We have discussed the need to consider the uncertainty present in data when producing models. Both in approximation/regression as well as classification, building statistical models which are accurate and well-behaved will yield better predictions. Our following post, the second in the uncertainty series, focuses on the implications of uncertainty in Bayesian optimization, a key engine powering SigOpt's enterprise solution. We hope that you will continue on next week to learn how we benefit from effective modeling in the presence of uncertainty.
(1) An interesting topic to consider is the tradeoff between deterministic and stochastic modeling. We discussed this briefly in this post, and will not delve any further here. However, we use this opportunity to mention the concept of a filtration.

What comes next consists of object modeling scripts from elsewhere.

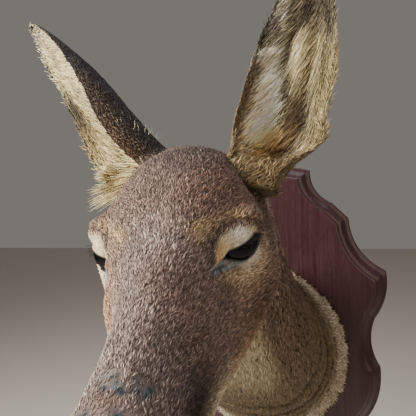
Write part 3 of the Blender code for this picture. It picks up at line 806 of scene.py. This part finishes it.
    # The lie of the coat: from the nose back, spreading over the forehead, round the eyes and down the neck.
    spread = 0.45 * np.sin(angle) * bump(y, 20, 60) * rise(0, 30, z)
    swirl = 0.35 * noise(points, 18, 17) + 0.25 * noise(points, 7, 18)
    axes = eye_axes(1)
    away = axes[1] * np.where(v > 0, 0.9, -0.5)[:, None] + axes[0] * 0.8
    away = (away * np.c_[np.where(x >= 0, 1.0, -1.0), np.ones((len(x), 2))]) @ HEAD_AXES.T
    skin.update(
        colour=np.clip(colour, 0.004, 0.9), bare=bare, glow=glow + 0.30 * lid * near, calm=neck,
        length=length + 5.0 * rise(46, 26, base),
        width=0.46 + 0.08 * rise(0.15, 0.45, share) + 0.68 * neck - 0.12 * lids,
        stand=0.48 + 0.5 * rise(5, 0, board_distance(points)) - 0.12 * neck - 0.18 * lids,
        density=(1.0 + 2.0 * rise(0.52, 0.36, share) + 2.0 * lids) * (1 - rise(0.25, 0.6, bare)),
        lie=(skin["back"] + skin["round"] * spread[:, None] + away * (near * rise(22, 6, d))[:, None]
             + np.array([0, 0, -0.5]) * neck[:, None]
             + skin["round"] * (swirl * (0.4 + 0.6 * neck))[:, None]),
        fur=np.c_[angle * 62, share * 640, np.zeros_like(share)])


def ear_markings(skin, name):
    """Colour, hair length and lie over one ear, by the way up it and across it from inner to outer edge."""
    reach, side, points = skin["reach"], skin["lateral"], skin["point"]
    inside = skin["inside"] > 0.5
    near = name == "ear_left"
    soft = noise(points * (1, 1, 0.35), 9, 21) + 0.6 * noise(points * (1, 1, 0.3), 4, 22)
    inner = paint(
        plain_colour("c4b890", points),
        ("f6f1d6", 0.95 * rise(-0.16, -0.40, side) * rise(0.62, 0.4, reach)),
        ("8f7f58", 0.9 * rise(0.42, 0.7, side) * rise(0.6, 0.4, reach)),
        ("484338", 0.9 * rise(0.46, 0.66, reach + 0.08 * soft) * near),
        ("8d8877", 0.7 * rise(0.80, 0.92, reach)))
    outer = paint(plain_colour("231b1c", points), ("54473c", 0.30 * rise(0.2, 1.0, soft) + 0.1))
    if near:
        # A dark streak wanders up the hollow, with a pale ridge before it and a dark spot at its foot.
        streak = -0.17 + np.interp(reach + 0.05, (0.15, 0.25, 0.36, 0.45, 0.58, 0.70, 0.82),
                                   (0.26, 0.15, -0.05, -0.26, -0.28, 0.05, 0.1))
        wide = np.interp(reach, (0.15, 0.25, 0.45, 0.6, 0.8), (0.16, 0.20, 0.19, 0.16, 0.26))
        ridge = bump(side, -0.84 + 0.04 * soft, 0.12) * between(reach, 0.32, 0.40, 0.8, 0.95)
        front = side - 0.06 * soft
        inner = paint(
            inner,
            ("2b2119", 0.96 * bump(side, streak + 0.05 * soft, wide) * rise(0.92, 0.75, reach)),
            ("ddd6c3", 0.85 * ridge),
            ("382a2b", 0.97 * bump(side, 0.30, 0.14) * bump(reach, 0.15, 0.11)),
            ("6e5d45", 0.7 * bump(side, 0.14, 0.13) * between(reach, 0.03, 0.10, 0.4, 0.6)),
            ("dcae72", 0.85 * bump(reach, 0.04, 0.05) * bump(side, -0.22, 0.36)),
            ("c99a60", 0.5 * bump(side, -0.66, 0.10) * rise(0.40, 0.2, reach)),
            ("5f4a33", 0.92 * rise(-0.70, -0.80, front) * rise(0.44, 0.36, reach)),
            ("1f1917", 0.92 * rise(-0.80, -0.86, front) * bump(reach, 0.54, 0.15)),
            ("7d6a4a", 0.9 * rise(0.03, -0.03, reach + 0.02 * soft)),
            ("40301f", 0.6 * rise(0.06, 0.0, reach) * rise(0.3, 1.0, noise(points, 5, 24))))
        outer = paint(outer, ("7d5f3e", 0.8 * rise(-0.35, -0.9, side) * rise(0.75, 0.35, reach)),
                      ("75654a", 0.85 * rise(0.22, 0.08, reach)))
    else:
        inner = paint(inner, ("d0c090", 0.7 * rise(0.3, 0.10, reach)),
                      # Painted shade in the hollow along its outer edge, halfway up.
                      ("332d29", 0.9 * rise(0.66, 0.82, side) * bump(reach, 0.50, 0.14)))
        outer = paint(outer, ("6a4c30", 0.5 * rise(-0.80, -0.97, side) * rise(0.22, 0.05, reach)),
                      ("4d3d2e", 0.5 * rise(-0.5, -0.9, side) * rise(0.6, 0.3, reach)))
    outer = paint(outer, ("1c1817", 0.9 * rise(0.90, 0.98, np.abs(side)) * rise(0.45, 0.6, reach)))
    pale = 0.8 * rise(0.9, 1.0, side) * between(reach, 0.08, 0.16, 0.6, 0.75) * near
    colour = paint(np.where(inside[:, None], inner, outer), ("b5a67c", pale))
    sideways = np.where(inside, 0.35 + 0.25 * np.sin(reach * 9), 0.0) + 0.3 * noise(points, 14, 23)
    skin.update(
        colour=np.clip(colour, 0.004, 0.9), bare=np.zeros_like(reach),
        length=np.where(inside, 9.0, 5.0) * (1 - 0.45 * rise(0.8, 0.95, reach)),
        width=np.where(inside, 0.8, 0.85), stand=np.full_like(reach, 0.28),
        density=np.where(inside, 0.6, 1.0) * rise(-0.13, -0.10, reach),
        lie=skin["back"] + skin["round"] * sideways[:, None],
        fur=np.c_[side * 50 + 400 * skin["inside"], reach * EAR_LENGTH, np.zeros_like(reach)])


# ---- Meshes and materials ----

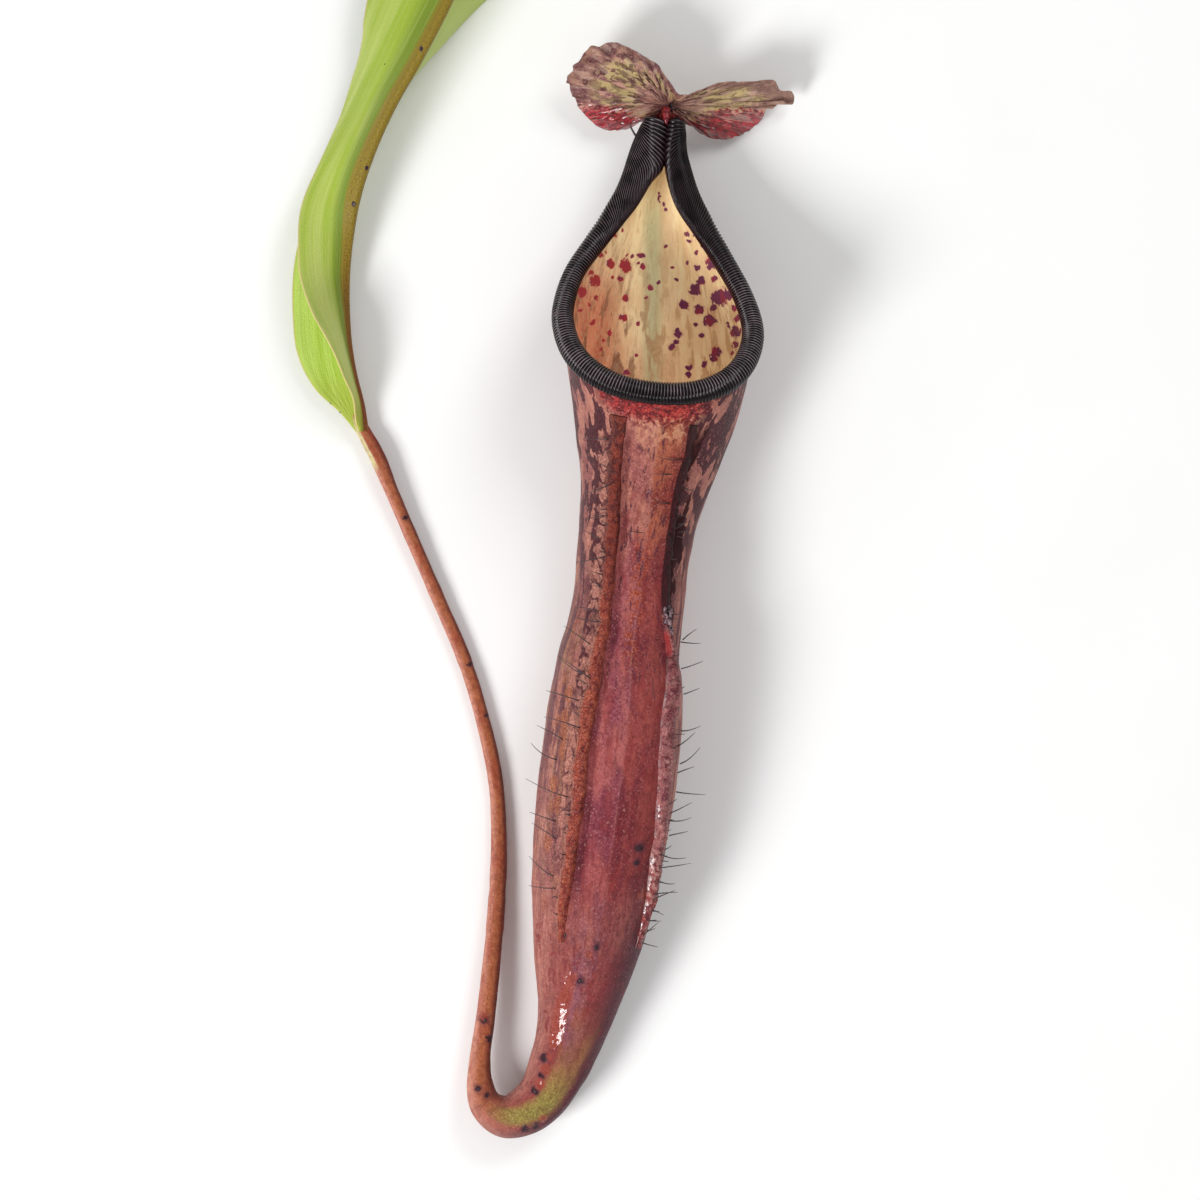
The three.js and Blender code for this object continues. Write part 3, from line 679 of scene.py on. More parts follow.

This is a mathematical mechanism for defining things that are known and/or measureable (related to being adapted) prior to an outcome being recorded/realized. In this example, before leaving for work we may know the weather but may not know if a bank robbery is in progress and thus would be unable to account for the police presence outside the bank. Short of philosophical discussions, some amount of uncertainty is always present in practical modeling.
(2) The inability to distinguish between sources of uncertainty may seem unsettling. Part of the reason is because the interaction between the trend or expected value of a process, intrinsic uncertainty and observation uncertainty can be arbitrarily complicated. But even assuming a simple additive structure, it would still be infeasible. Consider the number 5; if told that 3 numbers x, y, z were summed to recover this number we could not uniquely identify x, y, z. Perhaps x=1, y=1, z=3 or x=0, y=0, z=5, or x=-10, y=15, z=0.
(3) Some may argue that a piecewise constant function would be the simplest interpolant of this data, but we do not believe that if you put those dots in front of a child that a child would implement the nearest neighbor strategy.
(4) Generative and unsupervised machine learning must also consider the impact of uncertainty, but the factors at play are too numerous to consider here. As such, we limit ourselves to only the discriminative case for this post.
(5) A discussion of complexity is, ironically, too complex to have here. At its most abstract, it involves the concept of sample complexity and the VC dimension. It has a very practical impact on model selection, but can be difficult to quantify in a general sense. For linear regression, complexity might be related to the model weights. For a SVM, it might be related to the number of support vectors. For a neural network, it is perhaps the number of layers, or nodes, the model weights, or any number of other things.